┌──
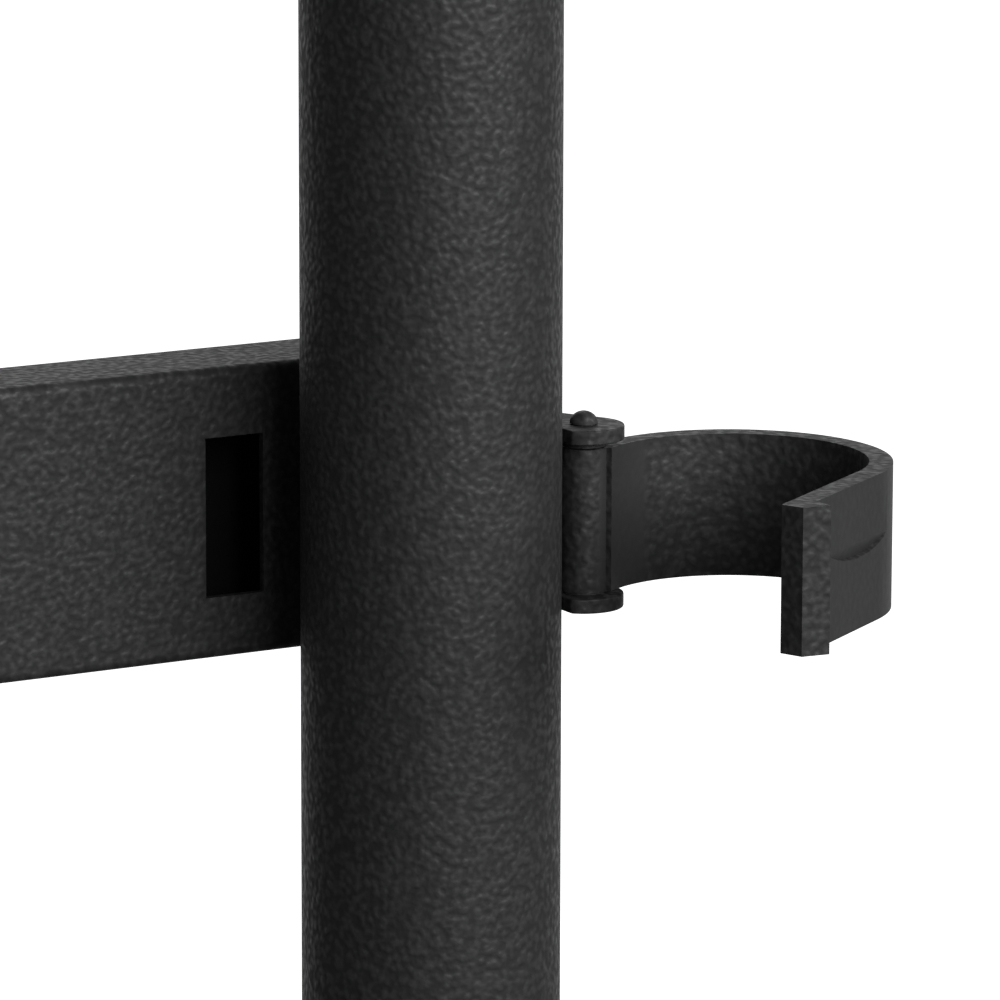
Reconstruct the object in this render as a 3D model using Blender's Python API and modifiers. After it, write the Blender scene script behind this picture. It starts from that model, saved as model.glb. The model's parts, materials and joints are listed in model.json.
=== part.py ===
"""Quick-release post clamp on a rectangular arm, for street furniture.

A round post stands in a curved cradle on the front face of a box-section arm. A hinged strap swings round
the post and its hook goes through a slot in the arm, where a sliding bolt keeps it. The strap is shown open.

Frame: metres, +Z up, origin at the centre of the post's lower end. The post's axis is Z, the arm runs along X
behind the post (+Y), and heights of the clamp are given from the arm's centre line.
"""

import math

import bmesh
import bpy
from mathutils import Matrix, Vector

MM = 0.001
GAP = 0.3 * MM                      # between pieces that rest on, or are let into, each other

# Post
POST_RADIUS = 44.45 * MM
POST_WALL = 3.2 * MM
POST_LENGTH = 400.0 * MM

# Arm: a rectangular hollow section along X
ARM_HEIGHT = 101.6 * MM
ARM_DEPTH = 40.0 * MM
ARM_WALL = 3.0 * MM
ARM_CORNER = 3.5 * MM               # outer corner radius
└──
┌──
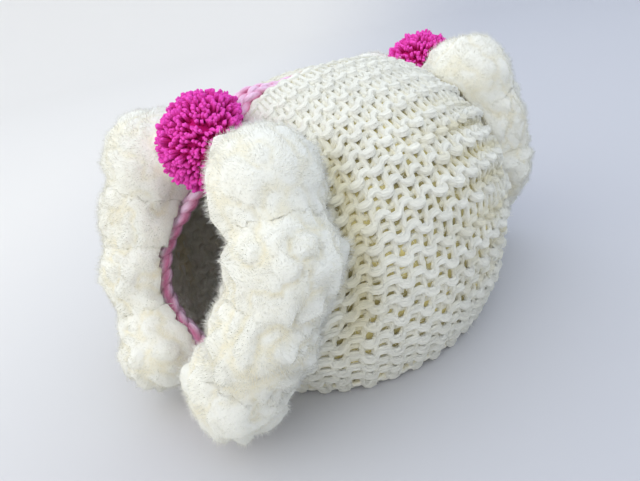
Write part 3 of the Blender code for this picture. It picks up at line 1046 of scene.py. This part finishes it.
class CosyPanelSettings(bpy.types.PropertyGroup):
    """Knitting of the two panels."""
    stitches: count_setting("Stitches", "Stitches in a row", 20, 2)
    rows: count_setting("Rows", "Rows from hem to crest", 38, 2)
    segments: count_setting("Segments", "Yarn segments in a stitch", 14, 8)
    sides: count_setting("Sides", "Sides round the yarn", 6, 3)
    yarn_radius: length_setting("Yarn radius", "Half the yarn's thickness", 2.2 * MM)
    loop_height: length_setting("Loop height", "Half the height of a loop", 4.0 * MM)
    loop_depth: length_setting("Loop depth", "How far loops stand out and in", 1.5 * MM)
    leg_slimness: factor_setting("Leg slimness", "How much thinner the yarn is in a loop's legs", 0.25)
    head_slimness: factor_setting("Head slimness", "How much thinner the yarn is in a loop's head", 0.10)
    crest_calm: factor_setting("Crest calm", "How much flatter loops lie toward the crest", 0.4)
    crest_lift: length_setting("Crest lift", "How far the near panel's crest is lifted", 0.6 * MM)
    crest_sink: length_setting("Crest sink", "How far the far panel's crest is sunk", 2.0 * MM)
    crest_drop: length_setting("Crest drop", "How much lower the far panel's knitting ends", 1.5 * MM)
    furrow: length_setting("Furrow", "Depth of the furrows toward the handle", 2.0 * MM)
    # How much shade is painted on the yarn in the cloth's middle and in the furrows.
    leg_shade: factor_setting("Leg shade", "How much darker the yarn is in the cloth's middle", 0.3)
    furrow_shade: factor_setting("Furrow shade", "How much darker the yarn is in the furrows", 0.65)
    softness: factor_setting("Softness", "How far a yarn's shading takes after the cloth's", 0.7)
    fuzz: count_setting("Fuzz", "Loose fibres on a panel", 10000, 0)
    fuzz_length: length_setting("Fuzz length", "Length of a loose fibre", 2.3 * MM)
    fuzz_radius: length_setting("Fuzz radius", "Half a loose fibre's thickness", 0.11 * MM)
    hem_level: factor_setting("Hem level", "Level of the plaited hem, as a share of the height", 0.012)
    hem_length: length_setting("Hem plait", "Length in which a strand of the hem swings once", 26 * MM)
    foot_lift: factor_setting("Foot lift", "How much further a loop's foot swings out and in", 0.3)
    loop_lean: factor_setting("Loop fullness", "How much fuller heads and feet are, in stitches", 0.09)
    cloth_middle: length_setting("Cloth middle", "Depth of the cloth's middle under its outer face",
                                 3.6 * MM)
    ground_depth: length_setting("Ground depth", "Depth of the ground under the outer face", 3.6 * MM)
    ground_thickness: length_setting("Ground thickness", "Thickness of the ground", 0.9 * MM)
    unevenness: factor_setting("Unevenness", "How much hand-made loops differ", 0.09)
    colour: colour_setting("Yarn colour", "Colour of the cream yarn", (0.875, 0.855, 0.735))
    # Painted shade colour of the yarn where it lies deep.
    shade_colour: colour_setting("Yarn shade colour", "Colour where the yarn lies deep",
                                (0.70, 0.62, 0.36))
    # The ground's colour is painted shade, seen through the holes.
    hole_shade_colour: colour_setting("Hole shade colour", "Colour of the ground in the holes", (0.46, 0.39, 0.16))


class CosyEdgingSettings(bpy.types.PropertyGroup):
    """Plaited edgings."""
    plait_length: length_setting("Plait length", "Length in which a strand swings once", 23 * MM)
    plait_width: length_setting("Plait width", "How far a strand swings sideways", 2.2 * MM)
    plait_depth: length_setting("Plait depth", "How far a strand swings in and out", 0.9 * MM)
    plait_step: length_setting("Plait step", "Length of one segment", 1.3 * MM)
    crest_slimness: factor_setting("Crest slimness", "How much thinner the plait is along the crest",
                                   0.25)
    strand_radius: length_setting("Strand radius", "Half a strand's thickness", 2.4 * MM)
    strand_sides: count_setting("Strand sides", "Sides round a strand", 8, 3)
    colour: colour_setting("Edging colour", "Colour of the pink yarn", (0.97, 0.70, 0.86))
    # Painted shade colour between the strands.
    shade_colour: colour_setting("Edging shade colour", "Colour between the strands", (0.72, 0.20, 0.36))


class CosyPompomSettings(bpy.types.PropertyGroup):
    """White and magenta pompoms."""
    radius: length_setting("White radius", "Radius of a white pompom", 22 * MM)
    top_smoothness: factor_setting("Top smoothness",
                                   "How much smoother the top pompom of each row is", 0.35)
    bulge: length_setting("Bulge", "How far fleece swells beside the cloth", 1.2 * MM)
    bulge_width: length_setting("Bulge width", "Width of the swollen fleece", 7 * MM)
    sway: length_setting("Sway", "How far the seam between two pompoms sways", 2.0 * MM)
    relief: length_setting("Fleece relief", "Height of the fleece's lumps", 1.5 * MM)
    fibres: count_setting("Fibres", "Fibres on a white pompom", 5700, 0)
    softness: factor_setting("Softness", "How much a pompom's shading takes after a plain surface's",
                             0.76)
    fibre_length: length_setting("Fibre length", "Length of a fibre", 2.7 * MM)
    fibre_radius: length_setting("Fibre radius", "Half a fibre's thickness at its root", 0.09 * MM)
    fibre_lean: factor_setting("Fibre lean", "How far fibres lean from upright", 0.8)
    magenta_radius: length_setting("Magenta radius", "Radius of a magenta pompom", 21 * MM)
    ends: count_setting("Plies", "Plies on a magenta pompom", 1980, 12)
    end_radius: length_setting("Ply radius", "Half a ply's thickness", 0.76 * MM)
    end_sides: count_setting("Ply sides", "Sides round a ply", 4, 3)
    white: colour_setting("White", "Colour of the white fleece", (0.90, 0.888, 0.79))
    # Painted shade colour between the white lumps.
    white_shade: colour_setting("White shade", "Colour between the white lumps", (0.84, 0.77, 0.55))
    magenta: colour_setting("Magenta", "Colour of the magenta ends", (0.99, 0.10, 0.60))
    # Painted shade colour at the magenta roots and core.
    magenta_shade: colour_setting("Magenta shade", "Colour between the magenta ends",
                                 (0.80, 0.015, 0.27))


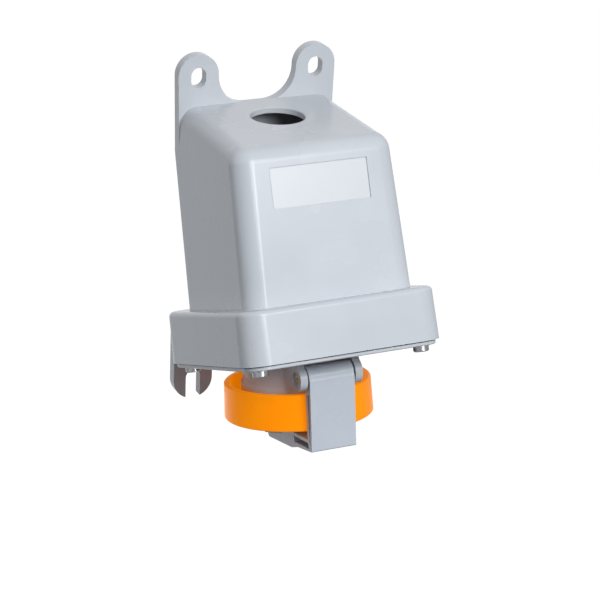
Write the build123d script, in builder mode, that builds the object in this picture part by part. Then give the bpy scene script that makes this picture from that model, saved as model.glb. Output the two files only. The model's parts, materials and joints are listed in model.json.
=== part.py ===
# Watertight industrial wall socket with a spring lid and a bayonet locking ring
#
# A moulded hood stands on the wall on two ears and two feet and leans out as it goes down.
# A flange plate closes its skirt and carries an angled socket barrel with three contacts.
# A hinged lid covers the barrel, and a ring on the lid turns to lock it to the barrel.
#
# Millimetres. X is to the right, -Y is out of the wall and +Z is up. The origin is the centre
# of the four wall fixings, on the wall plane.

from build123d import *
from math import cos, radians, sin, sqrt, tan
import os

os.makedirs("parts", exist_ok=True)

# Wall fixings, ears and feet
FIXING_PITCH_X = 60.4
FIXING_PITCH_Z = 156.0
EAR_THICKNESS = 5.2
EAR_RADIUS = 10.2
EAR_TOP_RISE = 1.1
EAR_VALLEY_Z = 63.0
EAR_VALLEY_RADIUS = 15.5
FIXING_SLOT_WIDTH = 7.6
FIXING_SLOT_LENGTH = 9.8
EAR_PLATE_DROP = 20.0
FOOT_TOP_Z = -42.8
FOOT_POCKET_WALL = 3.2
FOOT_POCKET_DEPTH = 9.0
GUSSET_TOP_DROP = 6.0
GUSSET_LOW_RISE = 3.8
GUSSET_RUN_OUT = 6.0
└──
┌──
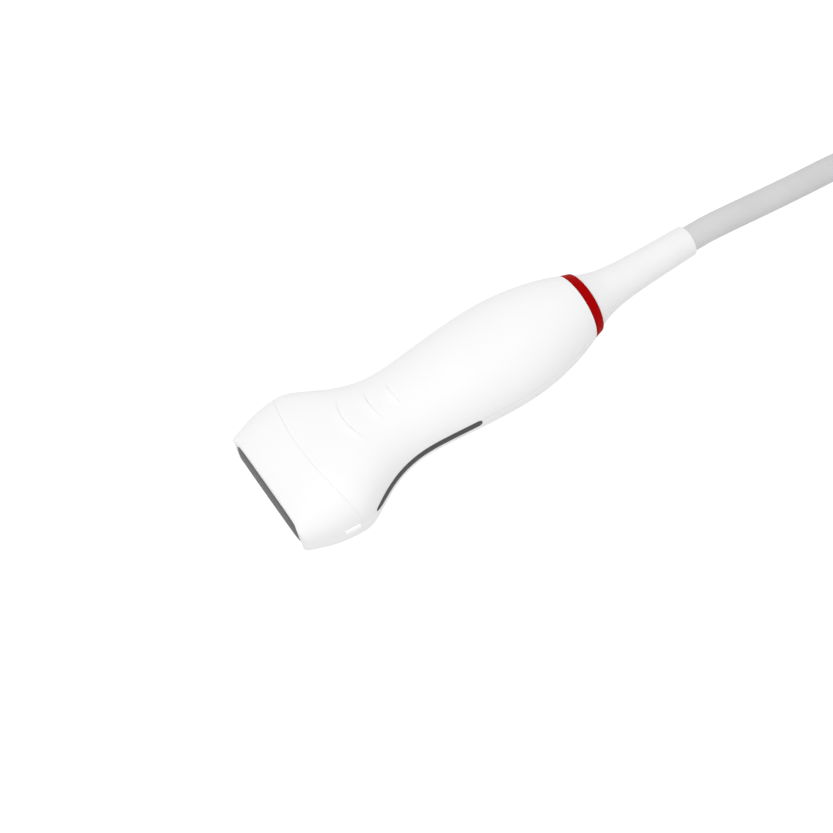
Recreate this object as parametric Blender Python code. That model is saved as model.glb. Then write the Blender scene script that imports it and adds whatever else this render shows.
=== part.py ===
└──
◆ PROBLEM ◆
The lines to transcribe begin at the line with "Write the build123d" and end at the line with "GUSSET_RUN_OUT = 6.0"; copy them exactly, both ends included.

◆ ANSWER TO THIS EXERCISE ◆
Write the build123d script, in builder mode, that builds the object in this picture part by part. Then give the bpy scene script that makes this picture from that model, saved as model.glb. Output the two files only. The model's parts, materials and joints are listed in model.json.
=== part.py ===
# Watertight industrial wall socket with a spring lid and a bayonet locking ring
#
# A moulded hood stands on the wall on two ears and two feet and leans out as it goes down.
# A flange plate closes its skirt and carries an angled socket barrel with three contacts.
# A hinged lid covers the barrel, and a ring on the lid turns to lock it to the barrel.
#
# Millimetres. X is to the right, -Y is out of the wall and +Z is up. The origin is the centre
# of the four wall fixings, on the wall plane.

from build123d import *
from math import cos, radians, sin, sqrt, tan
import os

os.makedirs("parts", exist_ok=True)

# Wall fixings, ears and feet
FIXING_PITCH_X = 60.4
FIXING_PITCH_Z = 156.0
EAR_THICKNESS = 5.2
EAR_RADIUS = 10.2
EAR_TOP_RISE = 1.1
EAR_VALLEY_Z = 63.0
EAR_VALLEY_RADIUS = 15.5
FIXING_SLOT_WIDTH = 7.6
FIXING_SLOT_LENGTH = 9.8
EAR_PLATE_DROP = 20.0
FOOT_TOP_Z = -42.8
FOOT_POCKET_WALL = 3.2
FOOT_POCKET_DEPTH = 9.0
GUSSET_TOP_DROP = 6.0
GUSSET_LOW_RISE = 3.8
GUSSET_RUN_OUT = 6.0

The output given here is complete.